Extracted data entries

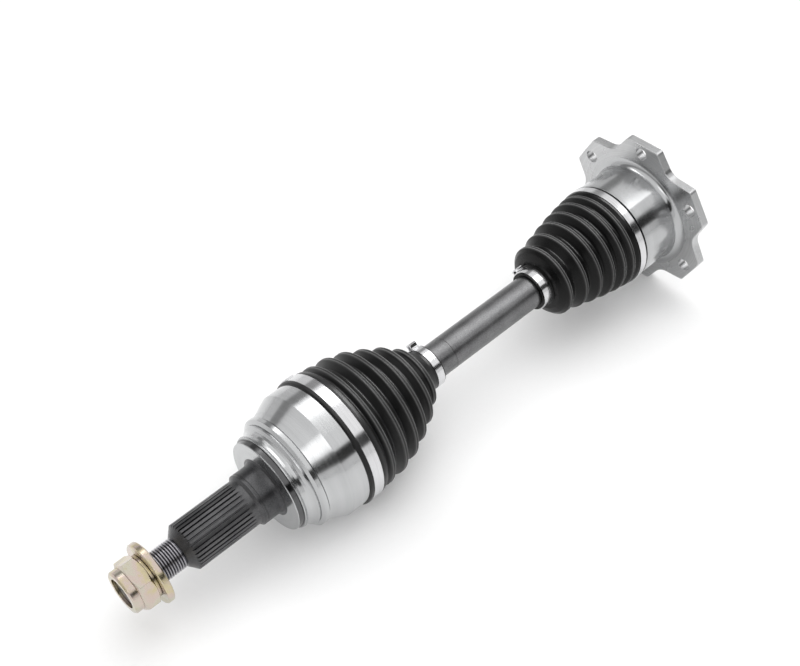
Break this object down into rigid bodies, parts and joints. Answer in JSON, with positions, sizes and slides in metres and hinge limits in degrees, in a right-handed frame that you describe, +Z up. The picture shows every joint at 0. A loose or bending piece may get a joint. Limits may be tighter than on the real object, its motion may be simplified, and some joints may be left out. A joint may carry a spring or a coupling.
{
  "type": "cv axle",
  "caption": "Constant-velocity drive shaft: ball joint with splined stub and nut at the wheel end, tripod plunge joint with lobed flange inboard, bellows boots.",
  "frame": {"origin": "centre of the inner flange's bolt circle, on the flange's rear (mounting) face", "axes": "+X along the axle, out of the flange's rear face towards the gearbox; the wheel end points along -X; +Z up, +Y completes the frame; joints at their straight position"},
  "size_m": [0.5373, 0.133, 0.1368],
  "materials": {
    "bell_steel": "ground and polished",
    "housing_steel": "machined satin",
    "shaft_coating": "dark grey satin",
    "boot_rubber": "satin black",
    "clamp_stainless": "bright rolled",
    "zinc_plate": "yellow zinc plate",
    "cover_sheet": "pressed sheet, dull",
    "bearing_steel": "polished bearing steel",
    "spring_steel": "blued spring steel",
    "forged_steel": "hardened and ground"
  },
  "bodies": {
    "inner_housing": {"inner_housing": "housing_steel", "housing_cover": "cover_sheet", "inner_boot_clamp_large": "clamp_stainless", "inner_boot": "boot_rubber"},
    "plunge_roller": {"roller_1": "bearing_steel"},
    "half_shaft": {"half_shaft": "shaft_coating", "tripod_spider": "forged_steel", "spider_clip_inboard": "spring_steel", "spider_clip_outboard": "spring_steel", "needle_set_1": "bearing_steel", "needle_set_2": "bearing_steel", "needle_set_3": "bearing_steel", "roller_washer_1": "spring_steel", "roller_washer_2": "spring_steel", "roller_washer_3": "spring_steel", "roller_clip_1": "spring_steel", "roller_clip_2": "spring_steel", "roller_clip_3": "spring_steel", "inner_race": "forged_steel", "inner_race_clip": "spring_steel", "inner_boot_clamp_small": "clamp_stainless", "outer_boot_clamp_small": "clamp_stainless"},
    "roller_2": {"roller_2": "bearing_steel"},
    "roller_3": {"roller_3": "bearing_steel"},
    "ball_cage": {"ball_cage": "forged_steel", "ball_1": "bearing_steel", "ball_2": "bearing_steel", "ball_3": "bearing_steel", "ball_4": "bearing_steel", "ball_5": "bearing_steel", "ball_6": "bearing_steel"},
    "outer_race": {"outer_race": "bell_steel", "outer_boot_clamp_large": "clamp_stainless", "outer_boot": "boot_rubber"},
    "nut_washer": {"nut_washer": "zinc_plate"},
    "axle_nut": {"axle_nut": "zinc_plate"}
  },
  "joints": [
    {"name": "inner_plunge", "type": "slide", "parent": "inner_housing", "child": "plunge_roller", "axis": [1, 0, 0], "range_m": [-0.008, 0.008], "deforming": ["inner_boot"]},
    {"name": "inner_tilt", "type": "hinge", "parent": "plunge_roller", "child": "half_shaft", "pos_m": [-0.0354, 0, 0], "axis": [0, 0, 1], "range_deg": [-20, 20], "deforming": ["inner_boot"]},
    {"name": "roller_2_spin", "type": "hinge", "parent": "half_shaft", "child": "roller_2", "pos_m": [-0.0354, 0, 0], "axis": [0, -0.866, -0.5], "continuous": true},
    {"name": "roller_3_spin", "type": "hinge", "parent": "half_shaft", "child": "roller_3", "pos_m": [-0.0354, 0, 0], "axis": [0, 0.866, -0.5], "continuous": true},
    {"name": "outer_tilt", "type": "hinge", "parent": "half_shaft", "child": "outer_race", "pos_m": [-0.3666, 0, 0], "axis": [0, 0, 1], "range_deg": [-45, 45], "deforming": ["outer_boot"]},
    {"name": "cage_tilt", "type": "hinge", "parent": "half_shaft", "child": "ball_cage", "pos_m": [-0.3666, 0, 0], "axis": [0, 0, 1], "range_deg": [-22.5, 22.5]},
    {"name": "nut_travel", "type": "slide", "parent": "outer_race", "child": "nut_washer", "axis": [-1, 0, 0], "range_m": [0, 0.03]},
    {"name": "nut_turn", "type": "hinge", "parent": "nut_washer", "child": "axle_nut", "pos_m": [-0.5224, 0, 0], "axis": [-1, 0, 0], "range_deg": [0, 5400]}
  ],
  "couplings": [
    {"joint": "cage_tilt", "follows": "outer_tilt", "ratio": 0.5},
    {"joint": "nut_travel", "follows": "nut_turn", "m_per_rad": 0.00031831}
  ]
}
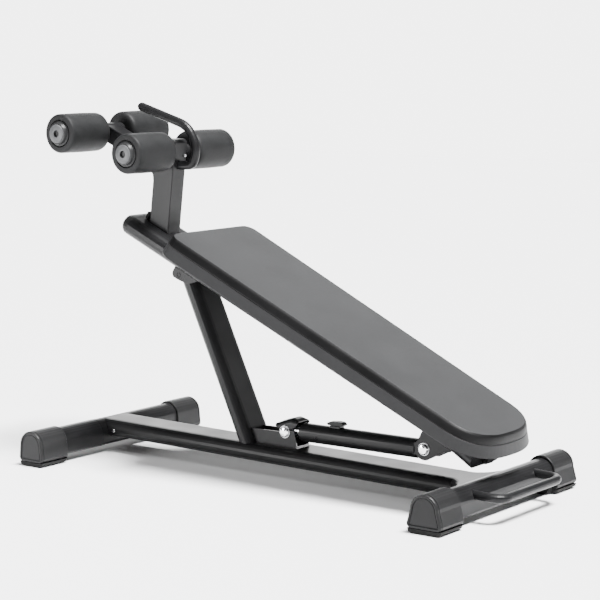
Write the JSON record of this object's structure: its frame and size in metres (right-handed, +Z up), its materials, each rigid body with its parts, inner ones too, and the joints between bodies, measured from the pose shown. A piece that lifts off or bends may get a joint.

■ **Objective**: The records above are to be copied in full, exactly as written.

■ **Written solution**:
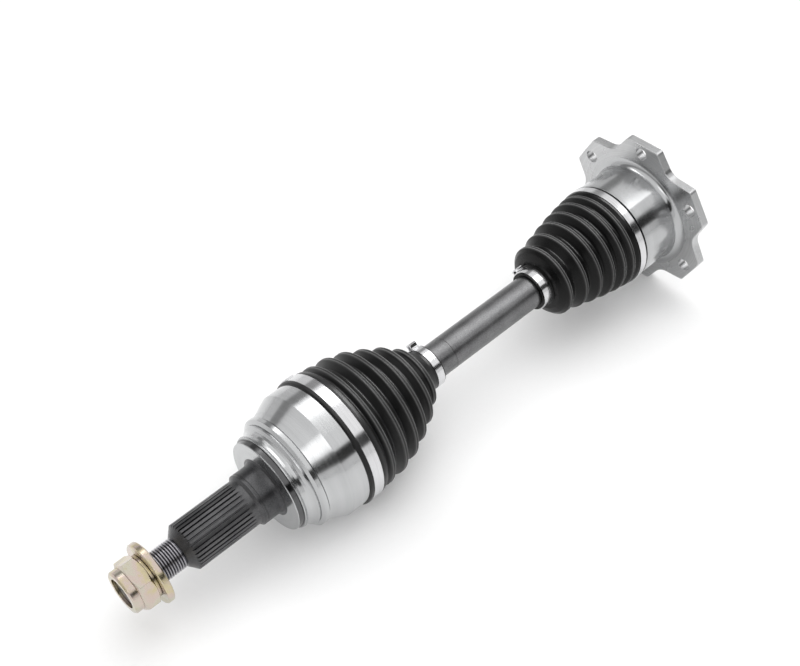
Break this object down into rigid bodies, parts and joints. Answer in JSON, with positions, sizes and slides in metres and hinge limits in degrees, in a right-handed frame that you describe, +Z up. The picture shows every joint at 0. A loose or bending piece may get a joint. Limits may be tighter than on the real object, its motion may be simplified, and some joints may be left out. A joint may carry a spring or a coupling.
{
  "type": "cv axle",
  "caption": "Constant-velocity drive shaft: ball joint with splined stub and nut at the wheel end, tripod plunge joint with lobed flange inboard, bellows boots.",
  "frame": {"origin": "centre of the inner flange's bolt circle, on the flange's rear (mounting) face", "axes": "+X along the axle, out of the flange's rear face towards the gearbox; the wheel end points along -X; +Z up, +Y completes the frame; joints at their straight position"},
  "size_m": [0.5373, 0.133, 0.1368],
  "materials": {
    "bell_steel": "ground and polished",
    "housing_steel": "machined satin",
    "shaft_coating": "dark grey satin",
    "boot_rubber": "satin black",
    "clamp_stainless": "bright rolled",
    "zinc_plate": "yellow zinc plate",
    "cover_sheet": "pressed sheet, dull",
    "bearing_steel": "polished bearing steel",
    "spring_steel": "blued spring steel",
    "forged_steel": "hardened and ground"
  },
  "bodies": {
    "inner_housing": {"inner_housing": "housing_steel", "housing_cover": "cover_sheet", "inner_boot_clamp_large": "clamp_stainless", "inner_boot": "boot_rubber"},
    "plunge_roller": {"roller_1": "bearing_steel"},
    "half_shaft": {"half_shaft": "shaft_coating", "tripod_spider": "forged_steel", "spider_clip_inboard": "spring_steel", "spider_clip_outboard": "spring_steel", "needle_set_1": "bearing_steel", "needle_set_2": "bearing_steel", "needle_set_3": "bearing_steel", "roller_washer_1": "spring_steel", "roller_washer_2": "spring_steel", "roller_washer_3": "spring_steel", "roller_clip_1": "spring_steel", "roller_clip_2": "spring_steel", "roller_clip_3": "spring_steel", "inner_race": "forged_steel", "inner_race_clip": "spring_steel", "inner_boot_clamp_small": "clamp_stainless", "outer_boot_clamp_small": "clamp_stainless"},
    "roller_2": {"roller_2": "bearing_steel"},
    "roller_3": {"roller_3": "bearing_steel"},
    "ball_cage": {"ball_cage": "forged_steel", "ball_1": "bearing_steel", "ball_2": "bearing_steel", "ball_3": "bearing_steel", "ball_4": "bearing_steel", "ball_5": "bearing_steel", "ball_6": "bearing_steel"},
    "outer_race": {"outer_race": "bell_steel", "outer_boot_clamp_large": "clamp_stainless", "outer_boot": "boot_rubber"},
    "nut_washer": {"nut_washer": "zinc_plate"},
    "axle_nut": {"axle_nut": "zinc_plate"}
  },
  "joints": [
    {"name": "inner_plunge", "type": "slide", "parent": "inner_housing", "child": "plunge_roller", "axis": [1, 0, 0], "range_m": [-0.008, 0.008], "deforming": ["inner_boot"]},
    {"name": "inner_tilt", "type": "hinge", "parent": "plunge_roller", "child": "half_shaft", "pos_m": [-0.0354, 0, 0], "axis": [0, 0, 1], "range_deg": [-20, 20], "deforming": ["inner_boot"]},
    {"name": "roller_2_spin", "type": "hinge", "parent": "half_shaft", "child": "roller_2", "pos_m": [-0.0354, 0, 0], "axis": [0, -0.866, -0.5], "continuous": true},
    {"name": "roller_3_spin", "type": "hinge", "parent": "half_shaft", "child": "roller_3", "pos_m": [-0.0354, 0, 0], "axis": [0, 0.866, -0.5], "continuous": true},
    {"name": "outer_tilt", "type": "hinge", "parent": "half_shaft", "child": "outer_race", "pos_m": [-0.3666, 0, 0], "axis": [0, 0, 1], "range_deg": [-45, 45], "deforming": ["outer_boot"]},
    {"name": "cage_tilt", "type": "hinge", "parent": "half_shaft", "child": "ball_cage", "pos_m": [-0.3666, 0, 0], "axis": [0, 0, 1], "range_deg": [-22.5, 22.5]},
    {"name": "nut_travel", "type": "slide", "parent": "outer_race", "child": "nut_washer", "axis": [-1, 0, 0], "range_m": [0, 0.03]},
    {"name": "nut_turn", "type": "hinge", "parent": "nut_washer", "child": "axle_nut", "pos_m": [-0.5224, 0, 0], "axis": [-1, 0, 0], "range_deg": [0, 5400]}
  ],
  "couplings": [
    {"joint": "cage_tilt", "follows": "outer_tilt", "ratio": 0.5},
    {"joint": "nut_travel", "follows": "nut_turn", "m_per_rad": 0.00031831}
  ]
}
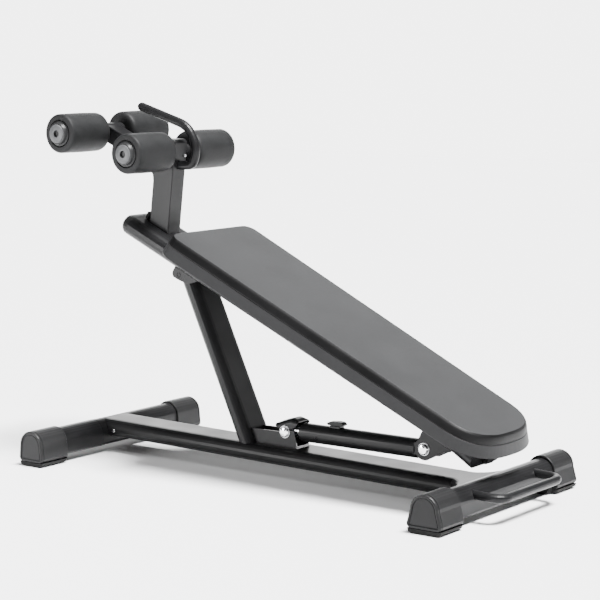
Write the JSON record of this object's structure: its frame and size in metres (right-handed, +Z up), its materials, each rigid body with its parts, inner ones too, and the joints between bodies, measured from the pose shown. A piece that lifts off or bends may get a joint.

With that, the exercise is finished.